When selecting subjects, those who are vulnerable and part of at-risk groups should be avoided. If absolutely necessary, these individuals can participate provided their risk of infection can be reduced through comprehensive testing including a rapid test at the study start. It should be noted that a less representative statistical distribution of the total population risks the quality of the study outcome even when populations are excluded for reasons of safety.

Studies occurring during a pandemic, require unnecessary encounters to be avoided. Arrival times for subjects, for instance should be staggered and reception and pre-examination areas must be prepared. The participating subjects must be informed about hygienic measures. Throughout the study, adherence to the respiratory mask, social distancing and hygiene mandates are required. Preliminary examinations shall test subjects for symptoms, the virus or even potentially antibodies in order to prevent infected people from participating. Since rapid tests in particular are only a snapshot and can be less accurate than PCR tests, caution is required. That’s why a positive rapid test needs to be confirmed by a PCR laboratory test [31]. The offsetting of participant arrivals also creates clarity made possible by good organization. These positive characteristics are also worthwhile for studies not occurring in the midst of a pandemic.

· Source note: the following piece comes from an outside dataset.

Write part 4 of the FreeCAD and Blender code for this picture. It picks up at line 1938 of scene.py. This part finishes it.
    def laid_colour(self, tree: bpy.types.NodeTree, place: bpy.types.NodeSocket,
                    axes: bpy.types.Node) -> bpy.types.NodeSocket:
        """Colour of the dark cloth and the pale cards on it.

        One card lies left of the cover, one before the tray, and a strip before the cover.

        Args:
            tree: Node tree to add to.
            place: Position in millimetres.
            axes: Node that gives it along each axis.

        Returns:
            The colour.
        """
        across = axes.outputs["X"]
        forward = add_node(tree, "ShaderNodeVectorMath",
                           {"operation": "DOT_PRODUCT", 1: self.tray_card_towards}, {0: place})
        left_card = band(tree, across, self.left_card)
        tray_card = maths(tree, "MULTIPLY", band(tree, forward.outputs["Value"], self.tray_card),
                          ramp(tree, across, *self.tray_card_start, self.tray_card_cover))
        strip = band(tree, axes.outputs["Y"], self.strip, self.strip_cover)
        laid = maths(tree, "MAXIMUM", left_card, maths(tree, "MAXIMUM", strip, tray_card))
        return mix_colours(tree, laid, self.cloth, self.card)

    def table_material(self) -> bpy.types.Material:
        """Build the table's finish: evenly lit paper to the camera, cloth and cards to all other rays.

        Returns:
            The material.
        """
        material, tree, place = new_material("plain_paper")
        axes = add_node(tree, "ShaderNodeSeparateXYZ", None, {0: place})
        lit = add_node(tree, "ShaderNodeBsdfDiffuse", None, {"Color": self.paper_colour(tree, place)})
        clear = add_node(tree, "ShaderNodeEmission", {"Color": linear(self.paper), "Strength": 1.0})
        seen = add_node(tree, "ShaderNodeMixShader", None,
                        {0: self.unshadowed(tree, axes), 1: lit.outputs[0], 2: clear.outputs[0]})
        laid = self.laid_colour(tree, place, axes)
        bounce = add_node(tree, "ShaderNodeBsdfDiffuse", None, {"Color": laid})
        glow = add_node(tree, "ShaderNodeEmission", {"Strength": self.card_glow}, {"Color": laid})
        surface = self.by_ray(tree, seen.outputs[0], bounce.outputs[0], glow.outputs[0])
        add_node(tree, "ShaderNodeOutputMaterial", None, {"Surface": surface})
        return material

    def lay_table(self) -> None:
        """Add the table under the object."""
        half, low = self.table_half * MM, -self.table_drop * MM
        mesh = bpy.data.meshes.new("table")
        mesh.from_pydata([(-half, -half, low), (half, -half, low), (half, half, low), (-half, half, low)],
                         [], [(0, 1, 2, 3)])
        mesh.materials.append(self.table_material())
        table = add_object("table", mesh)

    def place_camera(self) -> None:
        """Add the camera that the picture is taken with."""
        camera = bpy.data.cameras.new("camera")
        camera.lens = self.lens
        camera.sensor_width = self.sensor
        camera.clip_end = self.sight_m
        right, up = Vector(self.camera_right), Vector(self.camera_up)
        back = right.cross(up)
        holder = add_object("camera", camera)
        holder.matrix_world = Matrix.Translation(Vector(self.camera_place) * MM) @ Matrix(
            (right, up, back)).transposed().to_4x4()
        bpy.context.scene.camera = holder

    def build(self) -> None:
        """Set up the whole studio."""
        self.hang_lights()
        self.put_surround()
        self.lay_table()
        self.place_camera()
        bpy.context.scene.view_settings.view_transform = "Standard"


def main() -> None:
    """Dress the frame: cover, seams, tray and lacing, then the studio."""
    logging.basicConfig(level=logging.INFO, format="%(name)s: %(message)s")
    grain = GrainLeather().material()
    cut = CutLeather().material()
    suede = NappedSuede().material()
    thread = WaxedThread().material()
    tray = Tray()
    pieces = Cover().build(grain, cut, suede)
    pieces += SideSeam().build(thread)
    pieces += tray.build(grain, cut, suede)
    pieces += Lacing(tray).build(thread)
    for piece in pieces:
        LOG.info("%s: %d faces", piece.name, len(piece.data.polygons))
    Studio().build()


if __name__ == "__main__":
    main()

After each trial, disinfection is required to protect the next subject from a possible infection. Disinfecting wipes are used to prevent indirect contact infections, and ventilation prevents aerogenic infections. When disinfecting, gloves and respiratory masks must be worn. The use of trained cleaning personnel for this task should be discussed. This should not be mandatory, as the disinfection process is relatively easy and straight forward. Furthermore, there are different types of disinfection. For vehicles, wiping disinfection with soapy water is suitable, as it can reach vehicle contours. Other disinfection strategies such as physical or thermal ones are available, but they are more complicated to employ. Frequent chemical disinfection can damage vehicle surfaces, which can result in a loss of value. This is particularly important when working with rented vehicles. It is, however, more important that hygienic conditions are maintained. Even outside of pandemics, viral and bacterial infections are always possible and therefore should be avoided through hygienic measures.

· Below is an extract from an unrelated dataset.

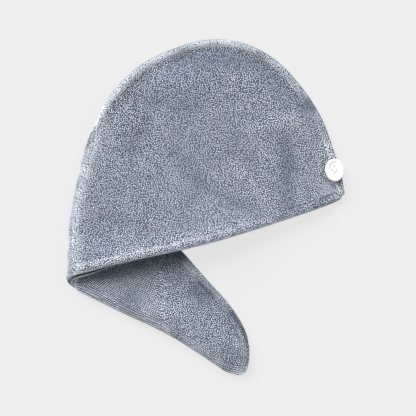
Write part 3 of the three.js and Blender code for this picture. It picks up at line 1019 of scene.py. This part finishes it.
def make_panel(name, side, sections, middle_lines, node, slot):
    rings = panel_rings(sections, side, middle_lines)
    # tones holds the painted light and shade of the swells
    swells, tones = top_swells(rings, sections, side)
    note_pile(rings, sections, tones)
    add_relief(rings, sections, swells, side)
    normal = true_normals(rings, side)
    clear = smooth_step(rings["from_seam"], 0.5, 2) * smooth_step(rings["from_hem"], 0.3, 2)
    grain = unevenness(rings["point"], grain_layers) * rings["outside"] * clear
    rings["point"] = rings["point"] + normal * grain[..., None]
    rings["way"] = normal
    rings["along"] = np.gradient(rings["point"], axis=0)
    points = to_part(rings["point"].reshape(-1, 3))
    piece = mesh_object(name, points, panel_faces(rings, side), [shaded_ground_material(f"{slot}_cloth")])
    lay_out(piece, rings, side)
    dress(piece)
    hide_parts(node)
    return piece, rings


front_sections = panel_sections(hood_count=250, fold_count=20, tail_count=60)
front, front_rings = make_panel("front_towelling", 1, front_sections, 124, "front_panel", "front_terry")
back_middle_lines = 118
back_sections = panel_sections(hood_count=110, fold_count=20, tail_count=190)
back, back_rings = make_panel(
    "back_towelling", -1, back_sections, back_middle_lines, "back_panel", "back_terry"
)
outer_lines = len(hem_lines) + back_middle_lines + len(seam_lines)


def scattered_loops(rings, chosen):
    """Tips at random but well apart, with some lower loops between them."""
    at = loop_places(rings, chosen, scatter_density, golden, 1)
    tips = well_apart(at["point"], tip_distance)
    at["tip"] = tips.astype(float)
    kept = tips | (rng.random(len(tips)) < mix(ground_share, 1, at["calm"]))
    return {key: values[kept] for key, values in at.items()}


def joined(first, second):
    return {key: np.concatenate([first[key], second[key]]) for key in first}


row_pitch = 2.6         # of the rows of loops along the tail's outline
row_reach = 11
row_draw = 0.45         # how far the loops are drawn onto the rows
row_order = 0.85
rows_on_seam = 50       # how many of the panel's sections the rows follow back along the sewn edge


def in_rows(at, outline):
    """Draws the loops near the outline into rows along it."""
    tree = search_tree([(x, y, 0) for x, y in outline])
    nearest = np.array([tree.find((x, y, 0))[1] for x, y, _ in at["point"]])
    nearest = np.clip(nearest, 1, len(outline) - 2)
    tangent = unit(outline[nearest + 1] - outline[nearest - 1])
    apart = at["point"][:, :2] - outline[nearest]
    distance = norm(apart, axis=1)
    move = row_draw * ((np.floor(distance / row_pitch) + 0.5) * row_pitch - distance)
    near = distance < row_reach
    inward = apart / np.maximum(distance, 1e-6)[:, None]
    at["point"][near, :2] += (inward * move[:, None])[near]
    at["along"][near] = np.concatenate([tangent, 0 * tangent[:, :1]], axis=1)[near]
    at["order"][near] = row_order
    at["turn"][near] = 0
    return at


outline_step = 0.4


def tail_loops(rings, chosen):
    """Tips in a grid near the fold, as the knitted ground carries them, and scattered further on."""
    knit = rings["knit"] > 0.5 + unevenness(rings["point"], [knit_noise])
    grid = loop_places(rings, chosen & knit, grid_density, one_loop, grid_jitter)
    grid["size"] *= knit_size
    at = joined(grid, scattered_loops(rings, chosen & ~knit))
    tail_rows = back_sections["angle"] > tail_angle
    hem_edge = rings["point"][tail_rows, 0, :2]
    seam_edge = rings["point"][tail_rows, outer_lines - 1, :2]
    outline = np.concatenate([hem_edge, seam_edge[:-rows_on_seam:-1]])
    run = run_along(outline)
    return in_rows(at, on_line(np.arange(0, run[-1], outline_step), run, outline))


def loops_on(name, rings, rows, placing, materials):
    """Loops over the outer face of the chosen rows, apart from the stitched line."""
    clear = rings["outside"] & (np.abs(rings["from_hem"] - stitch_line) > stitch_clear)
    at = placing(rings, clear & rows[:, None])
    parts = max(1, math.ceil(len(at["point"]) / most_loops))
    pieces = []
    for k in range(parts):
        share = {key: values[k::parts] for key, values in at.items()}
        piece = loop_mesh(f"{name}_{k + 1}", share, materials)
        dress(piece)
        pieces.append(piece)
    return pieces


front_loops = loops_on(
    "front_loops", front_rings, front_sections["angle"] < seen_angle, scattered_loops,
    lit_and_shaded_loop_materials("front_loop_shade"),
)
back_loops = loops_on(
    "back_loops", back_rings, back_sections["hood"] == 0, tail_loops,
    lit_and_shaded_loop_materials("back_loop_shade"),
)

# Along the hem the turned-up cloth shows its two plies, and a row of stitches holds it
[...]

5. Conclusions and Future Works

The research review and the resulting concept show that subject studies during a pandemic are feasible, depending on the transmission path of the pathogen. As a result, a generic concept has been developed through the example of the COVID-19 pandemic, but the individual sections can also be applied to other situations such as a flu epidemic, where infection protection measures are appropriate. Situational adjustments to the concept may be required. It can serve as a template for the development of other infection protection concepts specifically for the implementation of scientific studies with test persons. However, no infection protection measure provides 100% safety, so there is always a residual infection risk.

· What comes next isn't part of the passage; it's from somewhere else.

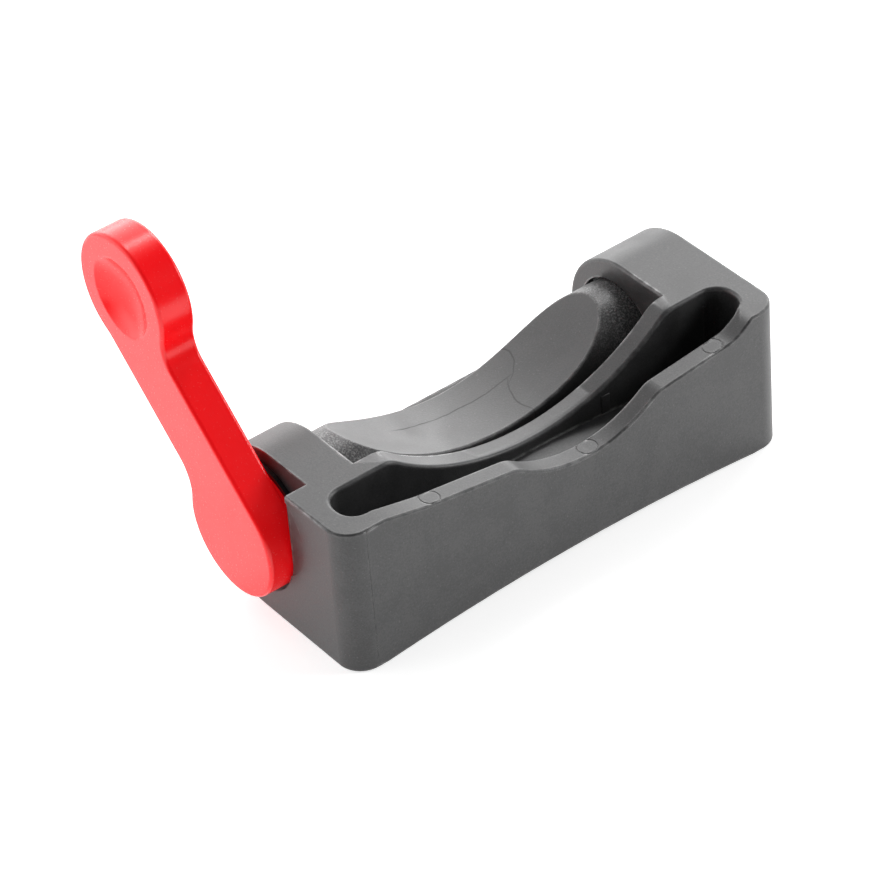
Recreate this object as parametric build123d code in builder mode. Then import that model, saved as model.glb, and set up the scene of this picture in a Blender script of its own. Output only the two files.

In addition to this qualitative concept, a quantitative tool would further aid in a robust risk assessment of conducting studies during pandemics. For instance, a numerical maximum threshold could determine when a study must be cancelled or postponed. This value could be calculated through weighting different factors of infection transmission and indicators of pandemic development. The goal would be to help the test administration confidently decide whether a study can be safely and responsibly conducted under certain difficult circumstances. Breaking down costs associated with this concept would move beyond an epidemiological point of view to incorporate an optimal economic implementation. This information would allow for exact resource planning, thereby reducing financial risks. Simulations could also be carried out in order to collect data on the effectiveness of the concept in advance, which would identify weak points of the concept at an early stage.